- **PROBLEM TO SOLVE**: Write out the whole of the material exactly.

- **DATASET EXTRACT**:
※

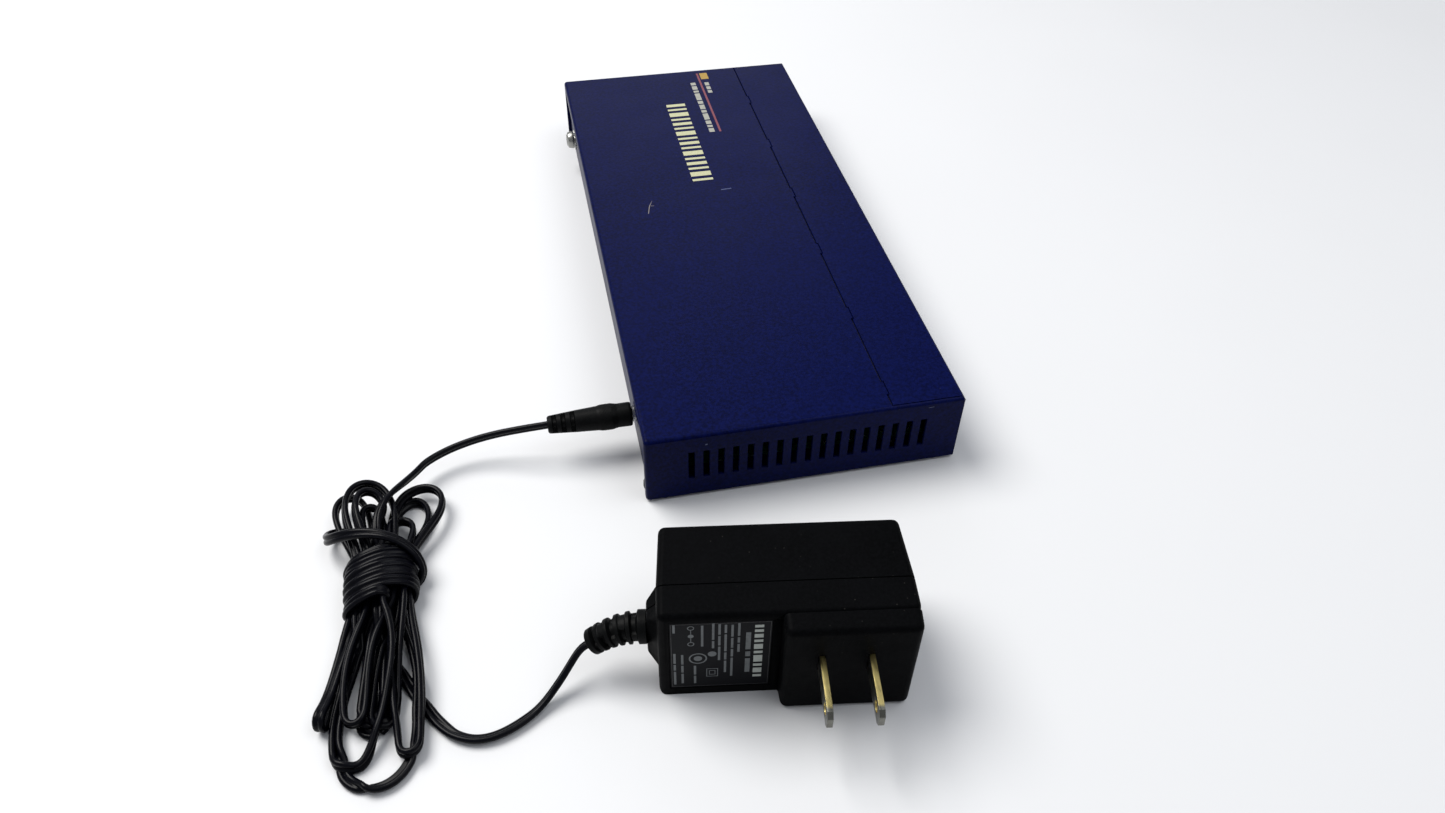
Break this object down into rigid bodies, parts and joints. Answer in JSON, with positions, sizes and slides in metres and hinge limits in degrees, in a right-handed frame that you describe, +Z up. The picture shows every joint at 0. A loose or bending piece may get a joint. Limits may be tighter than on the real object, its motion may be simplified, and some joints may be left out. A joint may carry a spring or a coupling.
{
  "type": "desktop network switch",
  "caption": "Flat sheet-metal network switch with a row of sockets in front, vented end walls, a rear power socket, and its lead wound into a hank with a two-blade wall adapter.",
  "frame": {"origin": "on the table under the middle of the switch, without its power lead", "axes": "+X towards the port panel, +Y along the case away from the power socket, +Z up"},
  "size_m": [0.202, 0.3345, 0.0355],
  "materials": {
    "blue_paint": "satin navy powder coat",
    "foot_rubber": "matt",
    "zinc_steel": "bright zinc",
    "printed_film": "printed film",
    "insulation_film": "matt film",
    "circuit_board": "solder mask",
    "brass": "worn brass, nickel tips on the blades",
    "chip_black": "moulded epoxy",
    "sink_aluminium": "extruded",
    "bright_steel": "bright plated",
    "capacitor_sleeve": "shrink sleeve",
    "socket_plastic": "moulded",
    "contact_gold": "gold plated",
    "clear_plastic": "clear moulding",
    "grip_plastic": "soft moulded",
    "cord_sheath": "satin flexible sheath",
    "adapter_plastic": "fine textured"
  },
  "bodies": {
    "switch_case": {"base_chassis": "blue_paint", "top_cover": "blue_paint", "rubber_foot_1": "foot_rubber", "rubber_foot_2": "foot_rubber", "rubber_foot_3": "foot_rubber", "rubber_foot_4": "foot_rubber", "case_screw_1": "zinc_steel", "case_screw_2": "zinc_steel", "case_screw_3": "zinc_steel", "case_screw_4": "zinc_steel", "bottom_label": "printed_film", "front_overlay": "printed_film", "insulation_sheet": "insulation_film", "main_circuit_board": "circuit_board", "board_standoff_1": "brass", "board_standoff_2": "brass", "board_standoff_3": "brass", "board_standoff_4": "brass", "board_screw_1": "zinc_steel", "board_screw_2": "zinc_steel", "board_screw_3": "zinc_steel", "board_screw_4": "zinc_steel", "switch_chip": "chip_black", "heat_sink": "sink_aluminium", "port_magnetics_1": "chip_black", "port_magnetics_2": "chip_black", "clock_crystal": "bright_steel", "power_inductor": "chip_black", "voltage_regulator": "chip_black", "filter_capacitor_1": "capacitor_sleeve", "filter_capacitor_2": "capacitor_sleeve", "port_shield_1": "bright_steel", "port_shield_2": "bright_steel", "port_housing_1": "socket_plastic", "port_housing_2": "socket_plastic", "port_contacts_1": "contact_gold", "port_contacts_2": "contact_gold", "indicator_light_pipe": "clear_plastic", "power_socket_housing": "socket_plastic", "power_socket_pin": "bright_steel", "power_socket_spring": "bright_steel", "ground_nut": "zinc_steel"},
    "ground_washer": {"ground_washer": "zinc_steel"},
    "ground_screw": {"ground_screw": "bright_steel"},
    "power_lead": {"plug_grip": "grip_plastic", "plug_sleeve": "bright_steel", "plug_insulator": "socket_plastic", "cord_plug_side": "cord_sheath", "cord_hank": "cord_sheath", "cord_adapter_side": "cord_sheath", "adapter_strain_relief": "grip_plastic", "adapter_rear_shell": "adapter_plastic", "adapter_front_shell": "adapter_plastic", "adapter_blade_1": "brass", "adapter_blade_2": "brass", "adapter_label": "printed_film", "adapter_circuit_board": "circuit_board", "adapter_transformer": "chip_black", "adapter_capacitor": "capacitor_sleeve"}
  },
  "joints": [
    {"name": "power_plug_slide", "type": "slide", "parent": "switch_case", "child": "power_lead", "axis": [-1, 0, 0], "range_m": [0, 0.012]},
    {"name": "ground_screw_travel", "type": "slide", "parent": "switch_case", "child": "ground_washer", "axis": [-1, 0, 0], "range_m": [0, 0.003]},
    {"name": "ground_screw_turn", "type": "hinge", "parent": "ground_washer", "child": "ground_screw", "pos_m": [-0.05, 0.087, 0.0143], "axis": [-1, 0, 0], "range_deg": [0, 2160]}
  ],
  "couplings": [
    {"joint": "ground_screw_turn", "follows": "ground_screw_travel", "rad_per_m": 12566}
  ]
}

※

- **RESPONSE FOR THIS EXERCISE**:
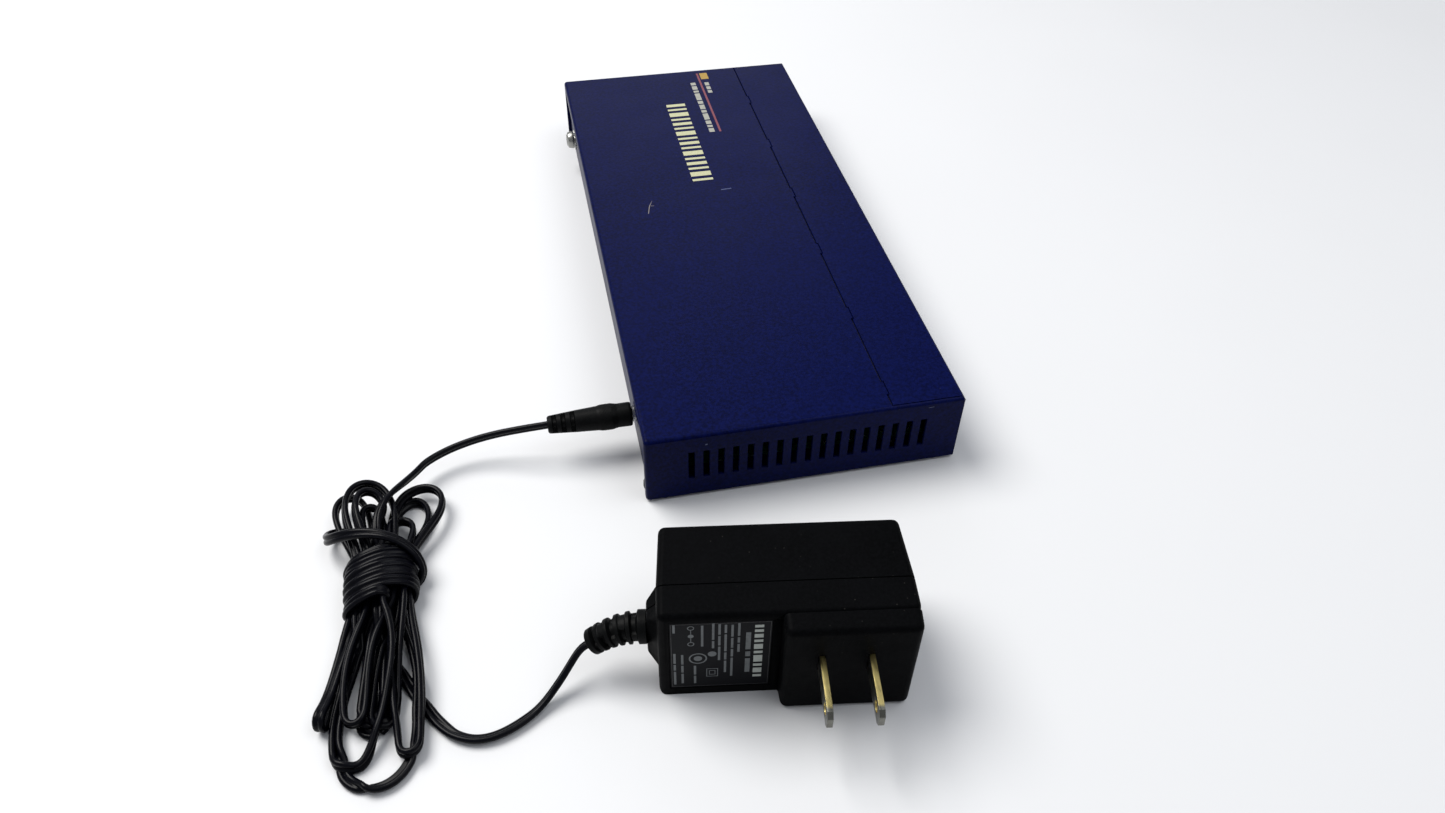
Break this object down into rigid bodies, parts and joints. Answer in JSON, with positions, sizes and slides in metres and hinge limits in degrees, in a right-handed frame that you describe, +Z up. The picture shows every joint at 0. A loose or bending piece may get a joint. Limits may be tighter than on the real object, its motion may be simplified, and some joints may be left out. A joint may carry a spring or a coupling.
{
  "type": "desktop network switch",
  "caption": "Flat sheet-metal network switch with a row of sockets in front, vented end walls, a rear power socket, and its lead wound into a hank with a two-blade wall adapter.",
  "frame": {"origin": "on the table under the middle of the switch, without its power lead", "axes": "+X towards the port panel, +Y along the case away from the power socket, +Z up"},
  "size_m": [0.202, 0.3345, 0.0355],
  "materials": {
    "blue_paint": "satin navy powder coat",
    "foot_rubber": "matt",
    "zinc_steel": "bright zinc",
    "printed_film": "printed film",
    "insulation_film": "matt film",
    "circuit_board": "solder mask",
    "brass": "worn brass, nickel tips on the blades",
    "chip_black": "moulded epoxy",
    "sink_aluminium": "extruded",
    "bright_steel": "bright plated",
    "capacitor_sleeve": "shrink sleeve",
    "socket_plastic": "moulded",
    "contact_gold": "gold plated",
    "clear_plastic": "clear moulding",
    "grip_plastic": "soft moulded",
    "cord_sheath": "satin flexible sheath",
    "adapter_plastic": "fine textured"
  },
  "bodies": {
    "switch_case": {"base_chassis": "blue_paint", "top_cover": "blue_paint", "rubber_foot_1": "foot_rubber", "rubber_foot_2": "foot_rubber", "rubber_foot_3": "foot_rubber", "rubber_foot_4": "foot_rubber", "case_screw_1": "zinc_steel", "case_screw_2": "zinc_steel", "case_screw_3": "zinc_steel", "case_screw_4": "zinc_steel", "bottom_label": "printed_film", "front_overlay": "printed_film", "insulation_sheet": "insulation_film", "main_circuit_board": "circuit_board", "board_standoff_1": "brass", "board_standoff_2": "brass", "board_standoff_3": "brass", "board_standoff_4": "brass", "board_screw_1": "zinc_steel", "board_screw_2": "zinc_steel", "board_screw_3": "zinc_steel", "board_screw_4": "zinc_steel", "switch_chip": "chip_black", "heat_sink": "sink_aluminium", "port_magnetics_1": "chip_black", "port_magnetics_2": "chip_black", "clock_crystal": "bright_steel", "power_inductor": "chip_black", "voltage_regulator": "chip_black", "filter_capacitor_1": "capacitor_sleeve", "filter_capacitor_2": "capacitor_sleeve", "port_shield_1": "bright_steel", "port_shield_2": "bright_steel", "port_housing_1": "socket_plastic", "port_housing_2": "socket_plastic", "port_contacts_1": "contact_gold", "port_contacts_2": "contact_gold", "indicator_light_pipe": "clear_plastic", "power_socket_housing": "socket_plastic", "power_socket_pin": "bright_steel", "power_socket_spring": "bright_steel", "ground_nut": "zinc_steel"},
    "ground_washer": {"ground_washer": "zinc_steel"},
    "ground_screw": {"ground_screw": "bright_steel"},
    "power_lead": {"plug_grip": "grip_plastic", "plug_sleeve": "bright_steel", "plug_insulator": "socket_plastic", "cord_plug_side": "cord_sheath", "cord_hank": "cord_sheath", "cord_adapter_side": "cord_sheath", "adapter_strain_relief": "grip_plastic", "adapter_rear_shell": "adapter_plastic", "adapter_front_shell": "adapter_plastic", "adapter_blade_1": "brass", "adapter_blade_2": "brass", "adapter_label": "printed_film", "adapter_circuit_board": "circuit_board", "adapter_transformer": "chip_black", "adapter_capacitor": "capacitor_sleeve"}
  },
  "joints": [
    {"name": "power_plug_slide", "type": "slide", "parent": "switch_case", "child": "power_lead", "axis": [-1, 0, 0], "range_m": [0, 0.012]},
    {"name": "ground_screw_travel", "type": "slide", "parent": "switch_case", "child": "ground_washer", "axis": [-1, 0, 0], "range_m": [0, 0.003]},
    {"name": "ground_screw_turn", "type": "hinge", "parent": "ground_washer", "child": "ground_screw", "pos_m": [-0.05, 0.087, 0.0143], "axis": [-1, 0, 0], "range_deg": [0, 2160]}
  ],
  "couplings": [
    {"joint": "ground_screw_turn", "follows": "ground_screw_travel", "rad_per_m": 12566}
  ]
}